PISA derives its support from the countries and economies that participate in the assessments. To sustain itself PISA must maintain the continuing support of previous participants, but it also tries to encourage new participation. PISA combines the assessment of the three domains with the assessment of abilities in other areas: financial literacy, creativity, and digital learning, for example.  

It is doubtful whether PISA would earn repeat business if there were significant differences from round to round in the major domains. “If you want to measure change, do not change the measures” – at least not too much.  Thus, while the assessments do change from one round to the next, the folks who analyze the results perform a variety of statistical operations to assure participating jurisdictions of the equivalence of the assessments. They also adjust the results so that they are related to the same scale. Thus, adjustments are made so that the score is centered at 500 with a standard deviation of 100 score points.

Large-scale assessments are helpful in determining if school systems are producing better student outcomes and reducing educational inequalities among groups of students over time. The jurisdictions that have such mechanisms are advantaged. Ontario, for example, has an Education Quality and Accountability Office (EQAO). A body that has some independence from the provincial Ministry of Education , EQAO conducts province-wide, census-type, large-scale assessments in reading, writing and mathematics at the primary and junior divisions; applied and academic mathematics at Grade 9; and the Ontario Secondary School Literacy Test (OSSLT) administered at grade 10. But education systems that do not have their own census-type large-scale assessments are at a disadvantage and thus must rely on external benchmarks against which they can measure their progress over time.

Because of my interest in improving student outcomes and reducing educational inequalities, I have been an observer of PISA since it began at the turn of this century. I am primarily interested in how jurisdictions interpret the results and what use, if any, they make of them to improve outcomes.

Earlier in this blog I used the terms ‘winners’ and ‘losers.’ I did that because the leadership in most jurisdictions treats PISA like a horse race. “Who won?” Who lost?” “How well or badly did we do?” There are some significant challenges to making use of the results.

Those who are responsible for PISA want PISA to attract attention and earn support.
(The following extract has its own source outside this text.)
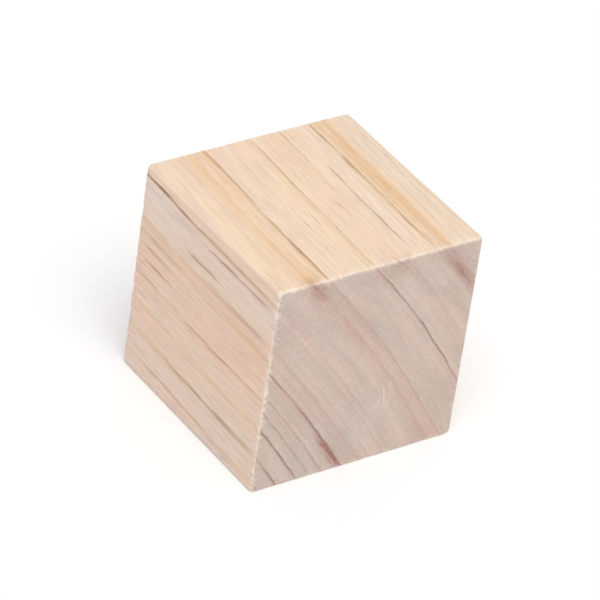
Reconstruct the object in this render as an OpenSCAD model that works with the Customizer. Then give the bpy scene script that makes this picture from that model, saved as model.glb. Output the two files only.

But they caution that PISA results are not a measure of the impact of schooling per se, but a cumulative measure of the prior experiences that the 15-year-olds have had and the many factors that influence those experiences such as poverty, parental education, etc. They also caution that PISA is not aligned with curriculum in the many countries and economies that participate.

Notwithstanding these significant limitations, I have spent quite a bit of time reading and consulting with colleagues about the decline in PISA scores over time. The decline has occurred in all three major domains (reading, mathematics, and science) on an international level and within Canada. I have represented that decline in the chart below devoted to mathematics. I chose mathematics because it is an area about which there has been much hand wringing. It includes the data for all the Canadian provinces, Canada, and the OECD average (excluding the partner economies since because they are not countries).

 

 This chart produced from data extracted using the PISA International Data Explorer.


I and my colleagues, many of whom have international reputations in measurement, statistics, and education are baffled. We are not certain to what the decline should be attributed or  its significance. There is no shortage of hypotheses.

With repeated measurements of the same phenomenon, there is a tendency for scores at the extreme ends (high or low) of the distribution to be followed by ones that are closer to the mean. The trend in the PISA data may reflect such a tendency. Another hypothesis is that over the nearly 20 years of PISA assessments, students spend more time on computers and less time reading print material, and the kind of reading they do has changed - if not in kind in degree. According to this hypothesis, students devote less mental effort to reading and the loss of mental effort is reflected in all subjects. Still another hypothesis is that the effort to retain students who would have dropped out of school has paid off, but that the students retained are less able and, thus, ‘diluting’ performance over time. Yet another hypothesis is that successive generations of students have become desensitized to large-scale assessments, attributing less importance to them, and expending less effort on them than in the past. I could go on, but I won’t.


Do these tentative explanations deserve examination? These hypotheses are worthy topics for a dissertation. But, if a jurisdiction has a robust system of large-scale assessments upon which it can rely for examining change over time, it would be more productive to focus on the data produced by those systems than to depend upon PISA. This is particularly true if the large-scale assessments are closely linked with the jurisdiction’s educational goals and curricula; allow for assessment at regular intervals throughout students’ educational careers; and are amenable to close analysis of the relationship between factors over which schools have control and the outcomes measured. 


Jurisdictions that do not have robust systems for large-scale assessment and do not have the resources to develop them will be dependent upon assessments such as PISA. For them, understanding why PISA scores are declining is a necessary prelude to understanding the results their students obtain.  Jurisdictions that depend on PISA alone for an external measure of system performance would also be wise to invest in some oversampling so they can track performance of subpopulations.